Passing an Apex evaluation is only half the journey — the part traders actually care about is getting paid. Apex's payout rules are not complicated, but they have a few moving parts that catch new funded traders off guard, and a denied payout after weeks of work is a brutal way to learn them.

This is a general walkthrough of how Apex payouts work: what you have to do before you can request one, the conditions a request is checked against, and how often money can come out. Apex updates its terms periodically, so treat the specifics here as the shape of the rules and confirm current numbers on Apex's own payout page before you request.

You need a minimum number of trading days first

Apex funded (Performance Account) traders cannot request a payout immediately. There is a minimum number of qualifying trading days you have to log first, and those days generally have to show genuine activity — a string of one-tick scratch trades to pad the count is the kind of thing that gets flagged.

The practical takeaway: plan your first payout around clearing the minimum-days requirement cleanly, not around how fast your balance grew.
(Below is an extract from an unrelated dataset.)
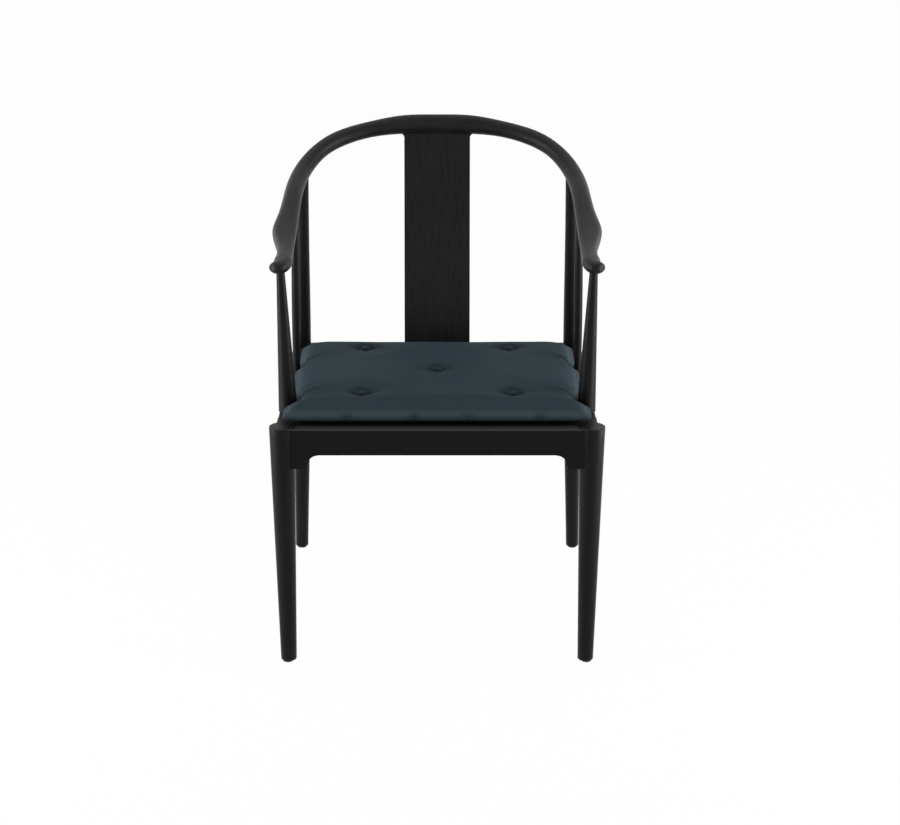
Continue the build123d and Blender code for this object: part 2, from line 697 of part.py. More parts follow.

A trader who hits a big number in three sessions still has to keep trading legitimately until the day count is satisfied.

The consistency requirement on payouts

Apex applies a consistency check at payout time: no single trading day can make up too large a share of your total profit. The intent is to reward steady, repeatable trading rather than one lucky session that happened to clear the account.
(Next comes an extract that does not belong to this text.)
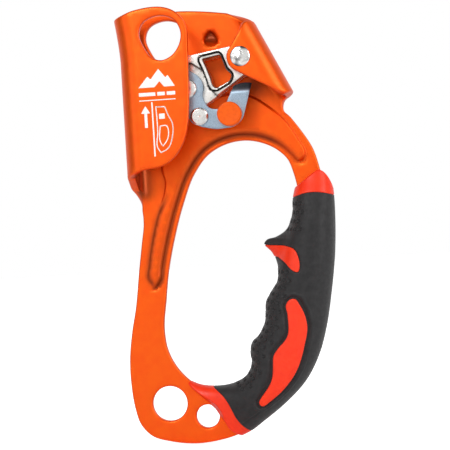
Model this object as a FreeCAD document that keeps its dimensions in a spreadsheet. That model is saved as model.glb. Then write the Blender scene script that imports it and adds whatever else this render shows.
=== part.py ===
"""Handled rope ascender, built as the real one comes apart on a bench.

Frame of the model: +Z runs up the rope, X = 0 and Z = 0 are the centre of the large
lower hole, +X points from the rope to the handle, and the side with the cam faces -Y.
Y = 0 is the middle of the back plate. All lengths are millimetres.
"""
import FreeCAD, Part
import math
import os

V = FreeCAD.Vector
doc = FreeCAD.newDocument("ascender")

# ---------------------------------------------------------------- driving sizes
SIZES = {
    "plate_thick": 4.0,        # sheet that the whole frame is bent from
    "channel_gap": 15.0,       # clear depth of the rope channel, front to back
    "fold_radius": 8.5,        # outside radius of both folds
    "wall_across": -10.6,      # outside of the channel wall over most of its height
    "ear_foot_across": 61.6,   # lower outer corner of the right-hand fold
    "ear_foot_up": 130.1,
    "ear_lean": 25.8,          # lean of that fold from the rope, in degrees
    "ear_fold_length": 41.0,
    "emboss_height": 1.5,      # raised field on the front of the plate
    "large_hole_radius": 7.5,
    "small_hole_radius": 5.0,
    "small_hole_across": 16.1,
    "small_hole_up": -6.2,
    "axle_radius": 3.0,
    "axle_head_radius": 4.2,
    "axle_head_thick": 1.5,
    "axle_across": 41.1,
    "axle_up": 145.2,
    "cam_width": 11.4,
    "cam_back": -4.3,          # rear face of the cam
    "cam_hub_radius": 6.6,
    "shelf_depth": 3.3,        # step in the cam that the lever lies in
    "bush_wall": 0.85,
    "bush_length": 13.3,
    "thrust_washer_radius": 4.2,
    "thrust_washer_thick": 0.7,
    "end_float": 0.12,         # gap between a thrust washer and the frame
    "tail_washer_radius": 5.6,
    "tail_washer_thick": 0.8,
    "spring_well_radius": 5.7,
    "running_gap": 0.05,       # radial play of every turning fit
    "spring_wire": 0.8,
    "spring_hole_radius": 0.9,
    "cam_coil_radius": 4.95,   # centre of the wire
    "lever_coil_radius": 3.5,
    "pivot_across": 17.5,
    "pivot_up": 133.7,
    "pivot_radius": 2.2,
    "pivot_head_radius": 4.0,
    "pivot_tail_radius": 3.4,
    "pivot_tail_thick": 1.2,
    "pivot_length": 11.2,
    "lever_nest_radius": 4.4,
    "lever_washer_radius": 5.2,
    "lever_washer_thick": 0.7,
    "lever_thick": 2.0,
    "lever_back": -13.2,       # rear face of the lever
    "knob_across": 34.9,
    "knob_up": 121.7,
    "knob_radius": 5.1,
    "knob_height": 5.8,
    "knob_edge_radius": 0.8,
    "knob_stem_radius": 1.8,
    "knob_stem_reach": 3.6,    # how far the stem enters the knob
    "stud_across": 21.9,
    "stud_up": 121.7,
    "stud_radius": 3.75,
    "stud_stem_radius": 2.0,
    "head_thick": 1.4,         # heads that stand on the front of the lever
    "tail_thick": 0.6,         # flat tails behind the lever
    "tail_radius": 3.0,
    "grip_pin_radius": 2.0,
    "grip_pin_length": 18.0,
    "rubber_thick": 2.0,
    "inlay_thick": 1.2,
    "hook_half_width": 7.0,
}
sheet = doc.addObject("Spreadsheet::Sheet", "Sizes")
for row, (alias, value) in enumerate(SIZES.items(), start=1):
    sheet.set(f"A{row}", alias)
    sheet.set(f"B{row}", str(value))
    sheet.setAlias(f"B{row}", alias)
doc.recompute()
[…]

In practice this means one enormous day can actually delay your payout — you may need to grind out additional smaller green days to bring that big day's share of total profit back under the cap. Spreading gains across many days, rather than concentrating them, keeps the consistency math healthy from the start.
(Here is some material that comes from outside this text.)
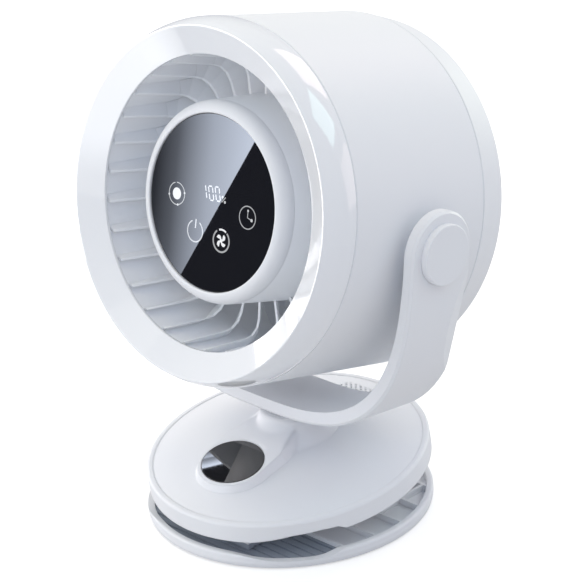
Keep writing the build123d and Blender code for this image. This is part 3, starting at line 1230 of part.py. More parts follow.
with BuildPart() as hinge_pin:
    with BuildSketch(hinge.offset(-LOWER_LUG_X[1] - 1.0)):
        Circle(HINGE_PIN_R)
    extrude(amount=2 * LOWER_LUG_X[1] + 2.0)
keep(hinge_pin.part, "hinge_pin")


def biarc(p0, t0, p1, t1):
    """Joint of the two tangent arcs that lead from one point and direction to another."""
    v = p1 - p0
    t = t0 + t1
    a = 2 * (1 - t0.dot(t1))
    b = 2 * v.dot(t)
    reach = (-b + math.sqrt(b * b + 4 * a * v.dot(v))) / (2 * a) if a > 1e-9 else v.dot(v) / (4 * v.dot(t1))
    return (p0 + t0 * reach + p1 - t1 * reach) * 0.5


def spring_point(turn):
    """Point and direction of the coil's centre line after this many turns."""
    angle = -math.pi / 2 - 2 * math.pi * turn
    point = Vector(SPRING_X + SPRING_PITCH * turn, HINGE_Y + SPRING_R * math.cos(angle),
                   HINGE_Z + SPRING_R * math.sin(angle))
    along = Vector(SPRING_PITCH / (2 * math.pi), SPRING_R * math.sin(angle), -SPRING_R * math.cos(angle))
    return point, along.normalized()


def spring():
    """One torsion spring: leg, coil of tangent arcs, leg, in a single tube."""
    quarters = int(4 * (SPRING_TURNS + 0.5))
    first, first_dir = spring_point(0)
    last, last_dir = spring_point(SPRING_TURNS + 0.5)
    with BuildLine() as path:
        Line(first - first_dir * SPRING_LEG, first)
        for step in range(quarters):
            p0, t0 = spring_point(step / 4)
            p1, t1 = spring_point((step + 1) / 4)
            joint = biarc(p0, t0, p1, t1)
            arc = TangentArc(p0, joint, tangent=t0)
            TangentArc(joint, p1, tangent=arc.tangent_at(1))
        Line(last, last + last_dir * SPRING_LEG)
    with BuildPart() as tube:
        with BuildSketch(Plane(origin=first - first_dir * SPRING_LEG, z_dir=first_dir)):
            Circle(SPRING_WIRE_R)
        sweep(path=path.wire())
    return tube.part


def least_turn_gap(samples=60):
    """Least gap between neighbouring turns of a coil, from points along its centre line."""
    centres = [spring_point(k / samples)[0] for k in range(samples * (SPRING_TURNS + 1))]
    apart = min((a - b).length for k, a in enumerate(centres) for b in centres[k + samples // 2:])
    return apart - 2 * SPRING_WIRE_R


right_spring = spring()
with BuildPart() as torsion_springs:
    add(right_spring)
    add(right_spring.mirror(Plane.YZ))
keep(torsion_springs.part, "torsion_springs")
print("least gap of a spring to itself, mm:", round(least_turn_gap(), 2))
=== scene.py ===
import math

import bpy
import numpy as np
from mathutils import Matrix, Vector


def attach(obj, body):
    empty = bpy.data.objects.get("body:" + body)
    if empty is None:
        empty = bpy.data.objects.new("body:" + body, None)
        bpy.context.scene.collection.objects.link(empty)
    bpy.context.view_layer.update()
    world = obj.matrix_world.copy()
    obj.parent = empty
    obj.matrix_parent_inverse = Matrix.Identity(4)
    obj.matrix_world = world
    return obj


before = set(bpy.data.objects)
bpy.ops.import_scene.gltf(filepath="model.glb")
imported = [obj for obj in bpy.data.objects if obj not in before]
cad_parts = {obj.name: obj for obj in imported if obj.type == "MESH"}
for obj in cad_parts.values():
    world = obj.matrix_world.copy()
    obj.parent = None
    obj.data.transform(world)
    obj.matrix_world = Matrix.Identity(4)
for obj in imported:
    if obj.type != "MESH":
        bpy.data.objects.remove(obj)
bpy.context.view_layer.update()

# ---- Lower jaw: round tray of the clip
# Injection-moulded ABS, satin white, with a fine spark-eroded grain. It stands on its rubber
# disc and carries the ribs, the spring seats and the lugs of the hinge.


class Tint:
    """One output of a finish's nodes. Arithmetic on it adds Math nodes."""

    def __init__(self, finish, socket):
        self.finish = finish
        self.socket = socket

    def sum_up(self, operation, *values):
        return self.finish.node("ShaderNodeMath", {"operation": operation}, *values)

    def __add__(self, other):
        return self.sum_up("ADD", self, other)

    def __radd__(self, other):
        return self.sum_up("ADD", other, self)

    def __sub__(self, other):
        return self.sum_up("SUBTRACT", self, other)

    def __rsub__(self, other):
        return self.sum_up("SUBTRACT", other, self)

    def __mul__(self, other):
        return self.sum_up("MULTIPLY", self, other)

    def __rmul__(self, other):
        return self.sum_up("MULTIPLY", other, self)

    def most(self, other):
        return self.sum_up("MAXIMUM", self, other)

    def __lt__(self, other):
        return self.sum_up("LESS_THAN", self, other)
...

Payout cadence and how much you can take

Once you have cleared the minimum days and satisfied consistency, Apex allows recurring payouts on a regular cadence rather than a single lump withdrawal. Early payouts are typically subject to a cap and to keeping a buffer in the account; the rules tend to loosen as you build a track record of successful withdrawals.

Because the exact caps, buffers, and cadence change over time and by account type, do not anchor on a number you read in an old forum post. Open Apex's current payout documentation and read the figures that apply to your specific account before you submit.

Why payouts get held up — and how to avoid it

The common reasons a request stalls are predictable: the minimum trading days were not actually met, a single day broke the consistency cap, the account dipped below a required buffer, or the trading pattern looked manufactured to game the rules rather than trade normally.

The defense is visibility. If you are tracking your day count, each day's share of total profit, and your distance to drawdown as you go, you will know you qualify before you click request. FundedNotes surfaces daily P&L distribution and account profit together so you can see how the consistency math is shaping up rather than finding out at withdrawal time.

Frequently asked questions

How long before I can take my first Apex payout?

You have to clear a minimum number of qualifying trading days on the funded account before a payout can be requested, and those days need to show genuine trading. The exact minimum is set by Apex and can change, so confirm the current number on their payout page.

Why was my Apex payout denied?

The usual causes are not meeting the minimum trading days, breaking the consistency rule (one day being too large a share of total profit), dropping below a required account buffer, or a trading pattern that looks manufactured. Tracking your day count and per-day profit share as you go prevents most denials.

How often can I take payouts from Apex?

After clearing the initial requirements, Apex allows recurring payouts on a regular cadence rather than one lump sum, often with a cap and buffer on the early ones that eases as you build a payout history. Check Apex's current terms for the figures that apply to your account.